Common Mistakes in Database Optimization
- Over-Indexing: Too many indexes slow write operations. Each insert updates multiple structures. Write-heavy systems suffer most.
- Ignoring Monitoring Tools: Without metrics, optimization becomes guesswork. Tools that track query time, locks, and resource usage provide necessary visibility.
- Poor Schema Design: Changing schema later is expensive. Early design decisions affect long-term performance.
- Neglecting Regular Maintenance: Indexes fragment over time. Statistics become outdated. Regular maintenance keeps performance stable.
Database Optimization in Real Life
Consider an online retail system during high traffic. Product search queries spike. Without indexes, response time exceeds two seconds. Users abandon sessions.
After adding indexes and caching frequent queries, response time drops below 200 milliseconds. Conversion rate improves. Server load stabilizes.
This pattern repeats across industries. Performance issues rarely stem from a single cause. They accumulate.
Tools That Can Help You Optimize
Several tools provide direct insight:
- Query profilers that show execution time and bottlenecks
- Monitoring systems that track CPU, memory, and I/O
- Log analyzers that identify slow queries
- Automated tuning tools that suggest indexes
These tools do not replace judgment. They reduce blind spots.

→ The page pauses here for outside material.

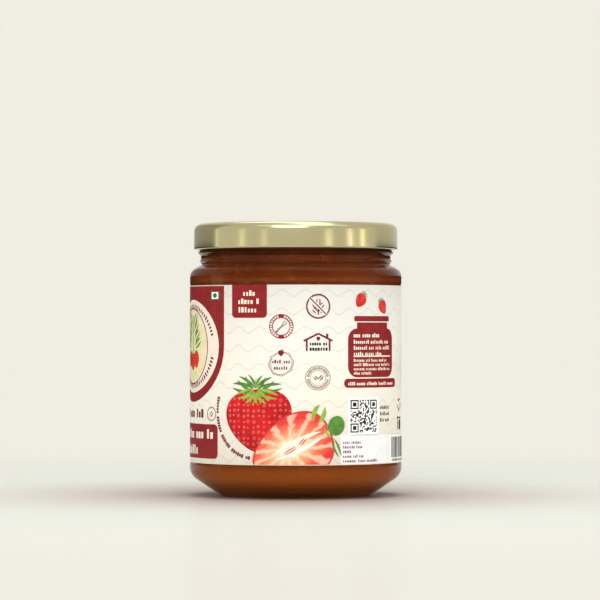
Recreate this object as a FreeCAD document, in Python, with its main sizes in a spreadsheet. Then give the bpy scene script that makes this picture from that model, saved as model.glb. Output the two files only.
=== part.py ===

The Human Side of Database Optimization
Usage patterns matter more than theoretical design. A feature used by 80 percent of users deserves priority. Queries tied to that feature should be optimized first.
Collect data:
- Track most executed queries
- Measure peak usage times
- Identify endpoints with highest latency
Optimization without usage data often targets the wrong areas.
Future Trends in Database Optimization
Automation is increasing. Some systems now adjust indexes and execution plans dynamically. Cloud platforms allow scaling based on demand. This reduces the need for manual capacity planning.
Serverless databases shift responsibility away from infrastructure management. Performance tuning still exists, though the focus changes. These trends reduce operational effort. They do not remove the need for understanding query behavior.